» Short problem
Return verbatim everything from the first line through the line that contains "POUCH_CLOSED = 745.0", and stop there.

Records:
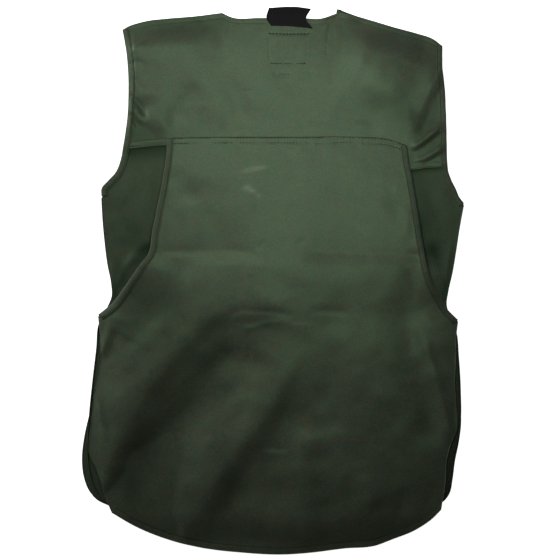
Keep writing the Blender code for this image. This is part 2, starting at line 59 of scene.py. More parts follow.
# Walls and gaps of the solids, and the thinner cloth that shows
CLOTH = 1.4
THIN = 0.9
SEAM_GAP = 0.3
LAYER_GAP = 0.5
RAW_EDGE = 1.75
LAP = 15.0
LAP_HEIGHT = CLOTH + 0.35
STUD_HEIGHT = 2.0
STUD_CLEARANCE = 0.3
STUD_DROPS = (282.0, 372.0, 462.0, 552.0, 642.0)
STUD_SPACE = STUD_CLEARANCE + STUD_HEIGHT + SEAM_GAP
GUSSET_INSET = 3.0
POCKET_SPACE = 2 * (CLOTH + SEAM_GAP)

# Heights of the back's layers, and the drops at which the layers begin and end
UPPER_BACK = 3.2
LOWER_BACK = CLOTH + 0.35
BACK_OVER_POCKET = POCKET_SPACE + CLOTH + 0.5
NECK_RISE = 1.2
PLACKET_RISE = 4.6
YOKE_EDGE = 3.4
YOKE_BULGE = 5.0
POUCH_GAPE = 13.5
PLACKET_TOP = 250.0
POUCH_TOP = 171.0
FRONT_HEM = 698.0
POUCH_CLOSED = 745.0

# Smooth steps of the heights, as (start, end): sideways from the centre, and downwards
FRONT_AT_PLACKET = (20.0, 75.0)
BODY_AT_PLACKET = (24.0, 95.0)
POCKET_SIDE_STEP = (40.0, 95.0)
POCKET_TOP_STEP = (415.0, 475.0)
LAP_STEP_DOWN = (150.0, 225.0)
STUD_STEP_DOWN = (225.0, 265.0)
BODY_RISE_DOWN = (205.0, 262.0)
BODY_SETTLE_DOWN = (262.0, 315.0)
TAIL_FALL_DOWN = (706.0, 750.0)
SHOULDER_SEAM_INNER = (90.0, 112.0)
SHOULDER_SEAM_OUTER = (200.0, 220.0)
SHOULDER_ROLL = (0.0, 35.0)
YOKE_ONTO_BODY = (120.0, 165.0)
POUCH_OFF_YOKE = (222.0, 262.0)
MOUTH_CLOSING = (345.0, 425.0)
YOKE_HALF_WIDTH = 235.0
YOKE_DEPTH = 190.0
YOKE_FULLNESS = 0.8
SIDE_SHARPNESS = 4

# Edges, in rows of (out, drop)
NECKLINE = (
    (-83.8, -6.4), (-71.0, -0.4), (-30.0, 0.7), (27.0, 0.7), (58.2, 1.4), (75.3, -4.3),
    (85.2, -7.8),
)
LEFT_SHOULDER = (
    (-225.8, 17.0), (-217.3, 12.8), (-194.5, 5.7), (-160.5, 1.4), (-126.4, -1.4), (-83.8, -6.4),
)
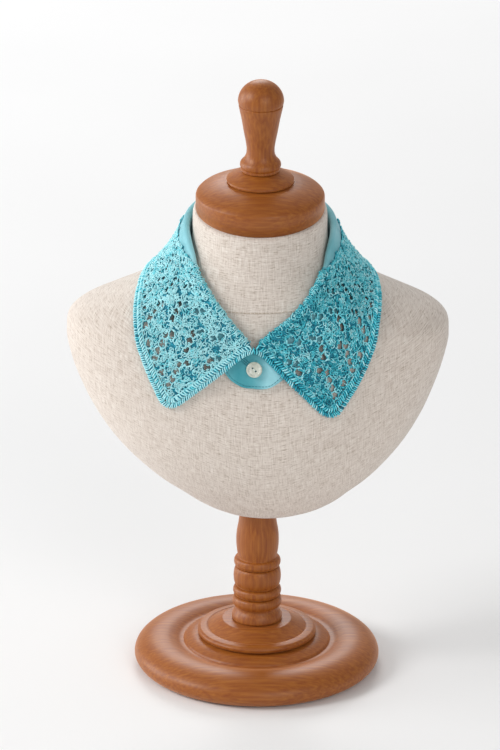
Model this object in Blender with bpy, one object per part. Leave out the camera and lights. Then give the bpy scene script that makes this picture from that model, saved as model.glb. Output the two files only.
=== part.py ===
"""Detachable crochet-lace collar, buttoned round a linen-covered neck form on a turned wooden stand.

Metres, +Z up. The form faces -Y and the origin is the middle of the foot's underside.
Sizes are written in millimetres and turned to metres where a mesh is made.
"""

import math

import bmesh
import bpy
import numpy as np
from mathutils import Matrix, Vector
from mathutils.geometry import delaunay_2d_cdt

MM = 0.001
SEAM = 0.3  # what two sewn or glued pieces keep between them

# Turned wood
BASE_RADIUS = 95.6
STEP_RADIUS = 46.3
STEP_FLOOR = 25.6
POST_FLOOR = 37.6
POST_TOP = 135.7
NECK_CUT_HEIGHT = 378.0
NECK_CUT_SLOPE = math.tan(math.radians(8.7))  # the neck is cut lower at the throat
CAP_RADIUS = 49.2
CAP_LEAN = math.radians(3.0)
CAP_CREASE = 389.0
DISC_RISE = 10.4
FINIAL_RISE = 19.4

# Collar
FALL_WIDTH = 70.0
HALF_ROUND = 231.0  # centre back to front edge, along the middle of the fall
CLOTH = 1.4
LACE = 1.7
ROLL_RADIUS = 2.2
ROLL_STANDOFF = 5.0
STAND_TOP_STANDOFF = 2.8
STAND_FOOT_STANDOFF = 1.7
UNDERLAP_STANDOFF = 1.25
OVERLAP_STANDOFF = 3.0
FALL_OVER_STAND = 5.0
FALL_ON_FORM = 2.1
FALL_SAG = 3.5  # how far it hangs in between the roll and the shoulder
STAND_DEPTH = 36.0
BORDER_WIDTH = 7.7
BORDER_START = -1.4  # its top end reaches up to the crest of the fold
CORNER_RADIUS = 13.0
STRIP_WIDTH = 11.5
STRIP_WIDTH_AT_THROAT = 3.0
BUTTON_RADIUS = 6.1
BUTTON_PLACE = (-3.6, -80.0, 276.1)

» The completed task
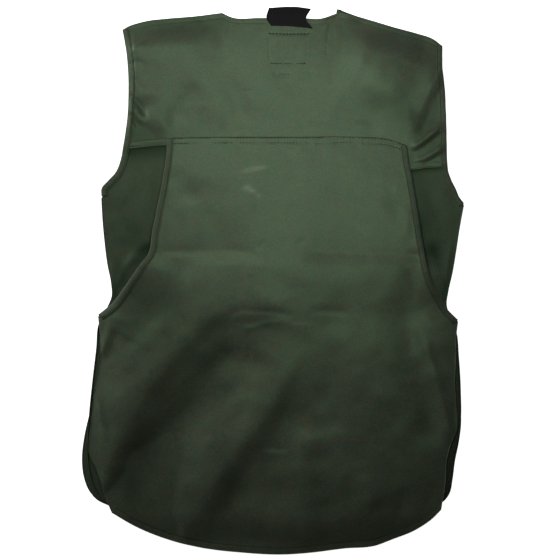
Keep writing the Blender code for this image. This is part 2, starting at line 59 of scene.py. More parts follow.
# Walls and gaps of the solids, and the thinner cloth that shows
CLOTH = 1.4
THIN = 0.9
SEAM_GAP = 0.3
LAYER_GAP = 0.5
RAW_EDGE = 1.75
LAP = 15.0
LAP_HEIGHT = CLOTH + 0.35
STUD_HEIGHT = 2.0
STUD_CLEARANCE = 0.3
STUD_DROPS = (282.0, 372.0, 462.0, 552.0, 642.0)
STUD_SPACE = STUD_CLEARANCE + STUD_HEIGHT + SEAM_GAP
GUSSET_INSET = 3.0
POCKET_SPACE = 2 * (CLOTH + SEAM_GAP)

# Heights of the back's layers, and the drops at which the layers begin and end
UPPER_BACK = 3.2
LOWER_BACK = CLOTH + 0.35
BACK_OVER_POCKET = POCKET_SPACE + CLOTH + 0.5
NECK_RISE = 1.2
PLACKET_RISE = 4.6
YOKE_EDGE = 3.4
YOKE_BULGE = 5.0
POUCH_GAPE = 13.5
PLACKET_TOP = 250.0
POUCH_TOP = 171.0
FRONT_HEM = 698.0
POUCH_CLOSED = 745.0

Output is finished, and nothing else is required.